Review of The Veil

The Veil (I) (2016)
3/10
sort of a mess
29 March 2016
Warning: Spoilers
I was a little surprised to see another movie based on the Jim Jones massacre after watching The Sacrament recently. This movie takes a strangely supernatural approach to the subject matter, which could be a decent idea. However, the movie gradually falls apart the longer it goes on.

The first misstep is the photography. I've seen this trend toward using washed out colors in horror movies, and every time I see it, I hate it a little more. I want to see what happens. I don't want to spend my time trying to figure out what I'm looking at. The approach comes across like a muddy black-and-white picture with very low contrast. Mix this with mostly dark interiors and exteriors, a bit of shaky-cam, and I have no clue why I'm still watching.

Then the story gets going. A documentary crew arrives at the compound where a cult committed mass suicide during the 80s. The crew has a guest - the one survivor of that mass suicide, who doesn't remember anything. Until, of course, she does.

A bunch of stuff happens, involving people moving around inside and outside a house. Ghosts are involved, and some sort of possession. All of this is a dull slog, since it's hard to care about it if you can't understand what you're watching. Mostly interchangeable characters also make this hard to follow.

The one saving grace that the movie has is the flashback scenes, which we get to watch in the form of videos that the crew watches. There are a few questions I have about this. Why are they using a projector when there are VHS tapes? When we go into watching one of these movies, how are these nicely edited with multiple camera angles? This is supposed to be a found-footage portion of the story, but it's actually better than the rest of the movie. At least, it seems that way because it's got better lighting than the rest of it.

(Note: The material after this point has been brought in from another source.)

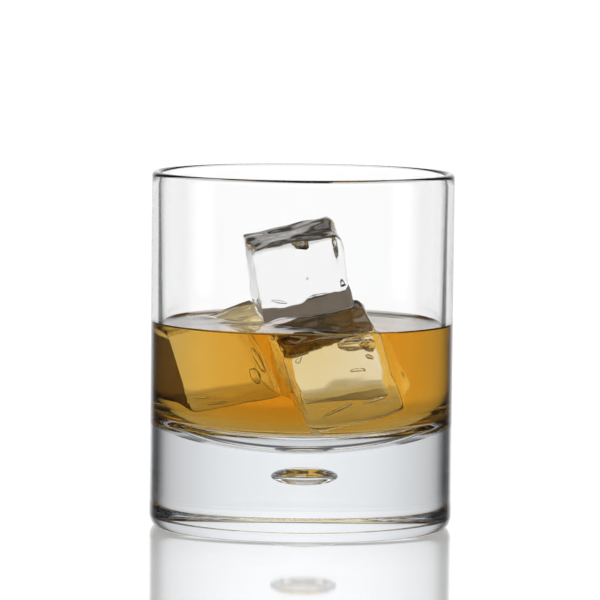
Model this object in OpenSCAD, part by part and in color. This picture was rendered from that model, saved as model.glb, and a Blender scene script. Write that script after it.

The twist to the story is that the cult was actually right. They had found some path to immortality of the soul (or something like that). They were in the process of going through the last step when the police arrived and interrupted it, ensuring that everyone would die.

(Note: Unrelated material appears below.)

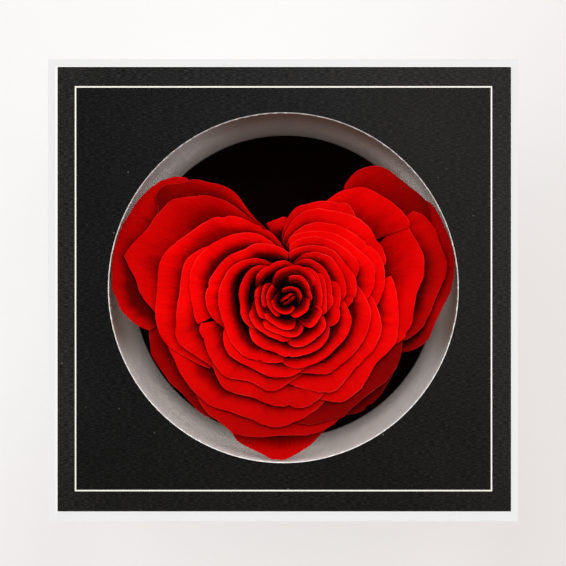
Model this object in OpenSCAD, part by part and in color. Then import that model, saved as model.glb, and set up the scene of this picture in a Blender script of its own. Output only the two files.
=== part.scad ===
// Gift box with a round window over a heart-shaped preserved rose.
// The box is a wrapped board tray under a telescoping lid. Inside, a card platform
// holds a rolled card tube, and the rose stands in a foam block at the tube's foot.
// The origin is the centre of the resting face, with +Z up through the window.

/* [Box] */
// Width of the lid
box_w = 150; // [142:1:175]
// Depth of the lid
box_d = 147.5; // [142:0.5:175]
// Height of the closed box
box_h = 98; // [94:1:115]
// Thickness of the greyboard walls
board_t = 2; // [1.5:0.1:2.5]
// Thickness of the white wrapping paper
wrap_t = 0.2; // [0.15:0.05:0.3]
// Thickness of the glue line between paper and board
glue_t = 0.15; // [0.1:0.05:0.25]
// Thickness of the lining paper
liner_t = 0.2; // [0.15:0.05:0.3]
// Depth of the paper that is turned in over a rim
turn_in = 14; // [8:1:18]
// Distance that a lining stops short of its rim
liner_drop = 5; // [3:1:7]
// Width of each leg of a corner stay
stay_w = 12; // [8:1:16]

/* [Lid] */
// Height of the lid's skirt
lid_h = 30; // [22:1:40]
// Clearance between lid and base on each side
lid_gap = 0.6; // [0.4:0.1:1]
// Clearance between the lid's ceiling and the base's rim
seat_gap = 0.1; // [0.05:0.05:0.2]
// Thickness of the black face card
face_t = 0.35; // [0.3:0.05:0.5]
// White margin beside the face card
face_margin_x = 2.7; // [1.5:0.1:4]
// White margin before and behind the face card
face_margin_y = 2.9; // [1.5:0.1:4]
// Distance from the card's side edge to the keyline
keyline_in_x = 5.75; // [4:0.25:8]
// Distance from the card's front or rear edge to the keyline
keyline_in_y = 6.25; // [4:0.25:8]
// Width of the keyline
keyline_w = 0.45; // [0.3:0.05:0.8]
// Depth of the pressed groove that holds the keyline foil
keyline_deep = 0.1; // [0.06:0.02:0.14]

/* [Window] */
// Width of the lid's frame between the window and the nearer sides
window_frame = 17.75; // [16.5:0.25:21]
// Distance of the window's centre to the right of the box's centre
window_x = 0.1; // [-1:0.1:1]
// Distance of the window's centre behind the box's centre
window_y = 0.8; // [-1:0.1:1]

/* [Insert] */
// Distance that the tube's wall stands back from the window's edge
tube_setback = 1.2; // [0.8:0.1:2]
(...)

Why did the police arrive then?

The logistical and plot problems of the story aren't the biggest offense. What bothered me the most was how the story effectively tries to give credibility to Jim Jones. It sucks all of the horror out of these charismatic leaders that persuade (and force) people to do their bidding, and exchanges that for a cartoonish ghost villain.

In summary, this movie took a premise that was legitimately scary, then tried to justify the real horrors, then turned the source of that horror into a misunderstood ghost.

Nothing scary in it. Mostly boring, but also sort of puzzling. I have the feeling that the twist was so central in the writer's mind that he never considered if it was a good idea or not.